Si du côté des économies, la coopérative a démontré sa pleine capacité à inverser le cours des choses, côté produit, l’exercice s’est révélé un peu plus délicat. Sur l’exercice 2007-2008, le chiffre d’affaires a décliné de 10 %. Cependant, au final, les 20 % d’économie (solde positif de 10 %) a permis d’améliorer la trésorerie et de mieux rémunérer les adhérents. La vérité commande de dire que la petite récolte y a contribué aussi. Concernant la baisse du chiffre d’affaires, Henri Jammet a tenu à relativiser la tendance. « La perte de chiffre d’affaires est essentiellement due au déficit de Gamay que nous avons l’habitude de vendre en vrac à un embouteilleur (perte de 250 000 €). Pour le reste, les ventes de produits conditionnés se sont maintenues au magasin (485 000 €) et ont même un peu progressé en GMS/grossistes/CHR (834 000 €).
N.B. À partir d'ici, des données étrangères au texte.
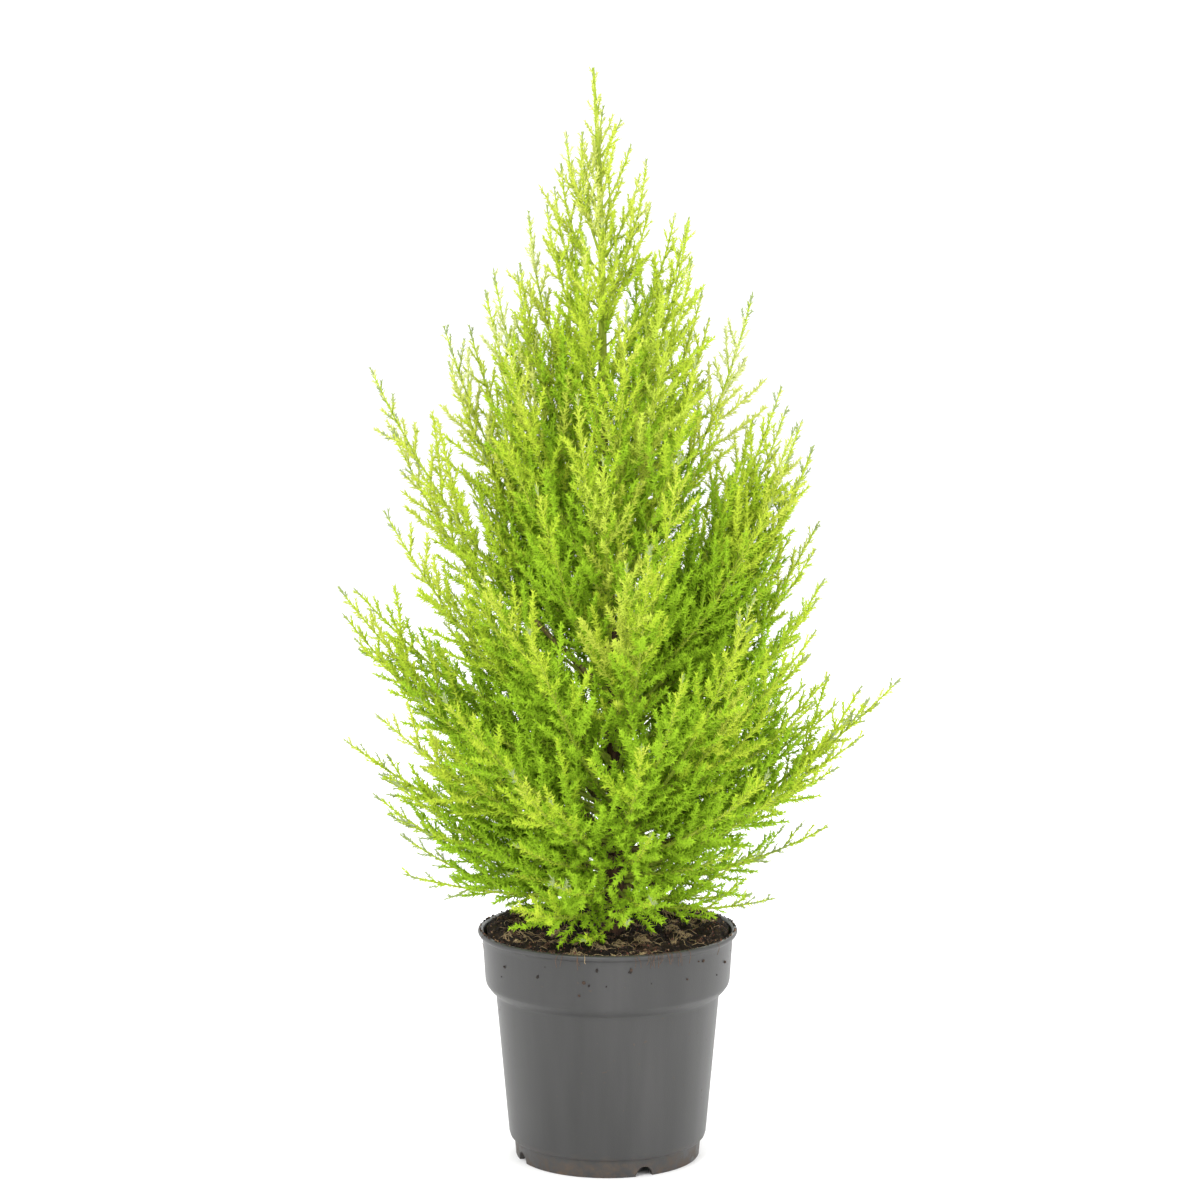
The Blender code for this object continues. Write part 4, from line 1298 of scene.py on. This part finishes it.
def makeFoliage(leafage):
    runs = {atTip: [needleRun(index, atTip) for index in range(needles["runs"])] for atTip in (0, 1)}
    total = 0
    for name, (colour, slot) in needles["tints"].items():
        finish = plainFinish(name + "Finish", colour, 0.6, 0.08)
        rows = leafage.rows[name]
        rng = np.random.default_rng(len(name))
        each = len(runs[0][0].faces)
        pieces = max(1, math.ceil(len(rows) * each / mostFaces))
        for part in range(pieces):
            chosen = rows[part::pieces]
            nodes = sorted({"spray_" + row[8] for row in chosen})
            data = np.array([row[:7] for row in chosen])
            ends = np.array([row[7] for row in chosen])
            kinds = rng.integers(0, needles["runs"], len(chosen))
            points, faces = [], []
            base = 0
            for atTip in (0, 1):
                for kind in range(needles["runs"]):
                    group = data[(ends == bool(atTip)) & (kinds == kind)]
                    shape = runs[atTip][kind]
                    copies, corners = copiedRuns(shape, group, rng)
                    points.append(copies)
                    faces.append(corners + base)
                    base += len(copies)
            piece = listedPiece(f"{name}{part + 1}", np.concatenate(points), np.concatenate(faces))
            piece.data.shade_smooth()
            place(piece, finish, slot, nodes)
            total += len(piece.data.polygons)
    twigs = tubes("greenTwigs", leafage.twigs, 4)
    nodes = sorted({"spray_" + row[8] for rows in leafage.rows.values() for row in rows})
    place(twigs, barkFinish("greenTwigFinish", bark["stemColours"], 0.3), "needles_green", nodes)
    print("all the needles", total, "faces")


def copiedRuns(shape, group, rng):
    # Lays a copy of the run of needles from each row's root to its tip, turned at random round itself.
    start, end, width = group[:, 0:3], group[:, 3:6], group[:, 6]
    along = end - start
    length = np.linalg.norm(along, axis=1)
    along = along / length[:, None]
    aside = np.cross(along, rng.normal(size=(len(group), 3)))
    aside /= np.linalg.norm(aside, axis=1)[:, None]
    across = np.cross(along, aside)
    frames = np.stack([aside * width[:, None], across * width[:, None], end - start], axis=2)
    return copiesOf(shape, start, frames)


setStudio()
makePot()
makePeat()
makeCrumbs()
makeFibres()
mainLimbs = mainShoots()
innerLimbs = makeInnerShoots(mainLimbs)
print("shoots", len(mainLimbs), len(innerLimbs))
makeWood(mainLimbs, innerLimbs)
makeFoliage(growCrown(mainLimbs, innerLimbs))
Certes, une augmentation du chiffre d’affaires bouteille serait hautement souhaitable mais, dans le contexte actuel, avoir réussi à le maintenir n’est déjà pas si mal. » Pour l’exercice en cours, Henri Jammet a indiqué sentir « quelques frémissements allant dans le bon sens même s’il était prématuré d’en parler. »
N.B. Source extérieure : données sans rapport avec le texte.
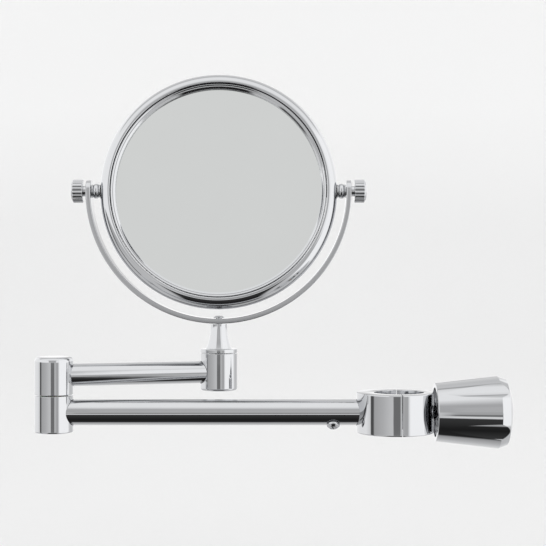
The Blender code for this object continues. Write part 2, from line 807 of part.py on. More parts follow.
def build_yoke(swivel):
    """A flat bar bent to a half ring, with a rounded eye at each end."""
    half = YOKE_THICKNESS / 2
    edge = YOKE_CHAMFER
    shape = bmesh.new()
    rings = []
    for (x, z), (out_x, out_z), width in yoke_stations():
        section = [
            (half - edge, width),
            (half, width - edge),
            (half, edge - width),
            (half - edge, -width),
            (edge - half, -width),
            (-half, edge - width),
            (-half, width - edge),
            (edge - half, width),
        ]
        ring = [
            shape.verts.new((x + out_x * depth, side, z + out_z * depth))
            for depth, side in section
        ]
        rings.append(ring)
    for near, far in zip(rings, rings[1:]):
        for index in range(len(near)):
            after = (index + 1) % len(near)
            shape.faces.new((near[index], near[after], far[after], far[index]))
    shape.faces.new(rings[0][::-1])
    shape.faces.new(rings[-1])
    yoke = finish(
        shape, "yoke", "chrome", parent=swivel, location=(0, 0, TILT_AXIS_Z)
    )
    far = YOKE_OUTER_RADIUS + YOKE_WIDTH
    eye = rod_cutter(
        "cut_yoke_eyes",
        STUD_RADIUS + FIT,
        -far,
        far,
        AROUND_SMALL,
        parent=swivel,
        location=(0, 0, TILT_AXIS_Z),
        rotation=ALONG_X,
    )
    screw_hole = rod_cutter(
        "cut_yoke_screw",
        YOKE_SCREW_RADIUS + FIT,
        STEM_TOP_Z - YOKE_THICKNESS,
        STEM_TOP_Z + 3 * YOKE_THICKNESS,
        AROUND_SMALL,
        parent=swivel,
    )
    cut(yoke, eye, screw_hole)


def build_mirror(tilt):
    """The half-round frame, the two glasses back to back and the rings over them."""
    half = FRAME_THICKNESS / 2
    bore = FRAME_BORE_RADIUS
    crest = bore + FRAME_INNER_ROUND
    bulge = FRAME_RADIUS - crest
    outline = [(bore, FRAME_INNER_ROUND - half), (bore, half - FRAME_INNER_ROUND)]
    for step in (1, 2):
        angle = step * pi / 6
        outline.append(
            (
                crest - FRAME_INNER_ROUND * cos(angle),
                half - FRAME_INNER_ROUND * (1 - sin(angle)),
            )
        )
    steps = 8
    for step in range(steps + 1):
        angle = pi / 2 - pi * step / steps
        outline.append((crest + bulge * cos(angle), half * sin(angle)))
    for step in (2, 1):
        angle = step * pi / 6
        outline.append(
            (
                crest - FRAME_INNER_ROUND * cos(angle),
                FRAME_INNER_ROUND * (1 - sin(angle)) - half,
            )
        )
    frame = turned(
        "mirror_frame", "chrome", outline, AROUND_RING, parent=tilt, rotation=TO_VIEWER
    )
    far = FRAME_RADIUS + FRAME_THICKNESS
    cut(
        frame,
        rod_cutter(
            "cut_insert_holes",
            PIVOT_INSERT_RADIUS + FIT,
            -far,
            far,
            AROUND_SMALL,
            parent=tilt,
            rotation=ALONG_X,
        ),
    )
    for side, turn in (("left", AGAINST_X), ("right", ALONG_X)):
        cut(
            frame,
            rod_cutter(
                "cut_spot_face_" + side,
                SPOT_FACE_RADIUS,
                SPOT_FACE_X,
                far,
                AROUND_SMALL,
                parent=tilt,
                rotation=turn,
            ),
        )
    glass_radius = bore - FIT
    backing = BACKING_THICKNESS / 2
    glass_back = backing + FIT
    glass_face = glass_back + GLASS_THICKNESS
    turned(
        "backing_disc",
        "fibre",
        disc_outline(glass_radius, -backing, backing),
        AROUND_RING,
        parent=tilt,
        rotation=TO_VIEWER,
    )
    turned(
        "plain_glass",
        "glass",
        disc_outline(glass_radius, glass_back, glass_face),
        AROUND_RING,
        parent=tilt,
        rotation=TO_VIEWER,
    )
    dish = [(glass_radius, glass_back), (glass_radius, glass_face)]
    steps = 4
    for step in range(steps + 1):
        radius = BEZEL_INNER_RADIUS * (1 - step / steps)
        sag = MAGNIFIER_SAG * (1 - (radius / BEZEL_INNER_RADIUS) ** 2)
        dish.append((radius, glass_face - sag))
    dish.append((0.0, glass_back))
    turned(
        "magnifying_glass",
        "glass",
        dish,
        AROUND_RING,
        parent=tilt,
        rotation=(-pi / 2, 0, 0),
    )
    low = glass_face + FIT
    high = low + BEZEL_THICKNESS
    ring = [
        (BEZEL_INNER_RADIUS, low),
        (glass_radius, low),
        (glass_radius, high - BEZEL_ROUND),
        (glass_radius - BEZEL_ROUND * 0.3, high - BEZEL_ROUND * 0.3),
        (glass_radius - BEZEL_ROUND, high),
        (BEZEL_INNER_RADIUS + BEZEL_ROUND, high),
        (BEZEL_INNER_RADIUS, high - BEZEL_ROUND),
    ]
    for name, turn in (("bezel_front", pi / 2), ("bezel_rear", -pi / 2)):
        turned(name, "chrome", ring, AROUND_RING, parent=tilt, rotation=(turn, 0, 0))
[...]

sornin_1_opt.jpegLa coopérative de Saint-Sornin a connu son pic d’apporteurs dans les années 2003-2004 avec 127 adhérents. En 2008, ce chiffre est redescendu à 94. Les départs à la retraite concernent généralement des petites surfaces, d’où une déperdition moindre en nombre d’hectares : 203 ha aujourd’hui contre 217 en 2004, soit une perte de surface de 10 %. Il faut dire aussi que la coopérative a toujours adopté une politique de fermeté vis-à-vis des arrêts volontaires d’apports. L’application des statuts a toujours guidé sa ligne de conduite, au nom d’une logique difficilement contestable. « L’augmentation des volumes crée des investissements qu’il faut bien amortir. Lorsque quelqu’un quitte prématurément la structure, c’est la collectivité tout entière qui en pâtit. Des compensations sont donc prévues, que nous essayons d’appliquer le plus honnêtement possible. » Cette politique de fermeté explique peut-être que la dérive d’ha n’ait pas dépassé 10 % des surfaces. Sur la dernière récolte, la coopérative a vinifié 9 128 hl vol. alors qu’en année record (2004), les volumes atteignaient 17 000 hl. Mais en 2008, la récolte fut particulièrement jalouse et, fait aggravant, la grêle du 31 mai 2008 a pratiquement anéanti le vignoble de Saint-Sornin (60 ha). Sur l’ensemble des apports de la coopérative, la moyenne des rendements 2008 n’a pas dépassé 45 hl vol./ ha. Si ce niveau de rendement est notoirement insuffisant, des volumes pléthoriques ne sont pas non plus souhaités. Henri Jammet comme Alain Gourinchas ont évoqué le « compromis idéal » de la coopérative qui passerait par le triptyque suivant : rendement moyen de 60 hl vol./ha collecté sur 200 ha pour des apports de 12 à 13 000 hl/ha. « Aujourd’hui, nous ne disposons pas du marché pour commercialiser davantage. Des productions excédentaires conduisent à des ventes non valorisantes et à des investissements non rentables. »

Après avoir démontré sa capacité à réagir face à une situation critique, la cave de Saint-Sornin ne veut pas en rester là. « Nous n’allons pas nous contenter d’aplatir les charges au risque de nous ratatiner. Après avoir contenu l’hémorragie, il nous reste à faire nos preuves quant au niveau des ventes. C’est tout le sens de notre démarche » Encore président jusqu’à la prochaine assemblée générale, Henri Jammet a toutefois annoncé son intention de passer le relais. Il a souhaité à tout le monde – producteurs, salariés, administrateurs – de « garder la pêche ». Au cours de toutes ces années, lui-même a su trouver suffisamment d’énergie pour porter sa coopérative, avec ses collègues du conseil d’administration.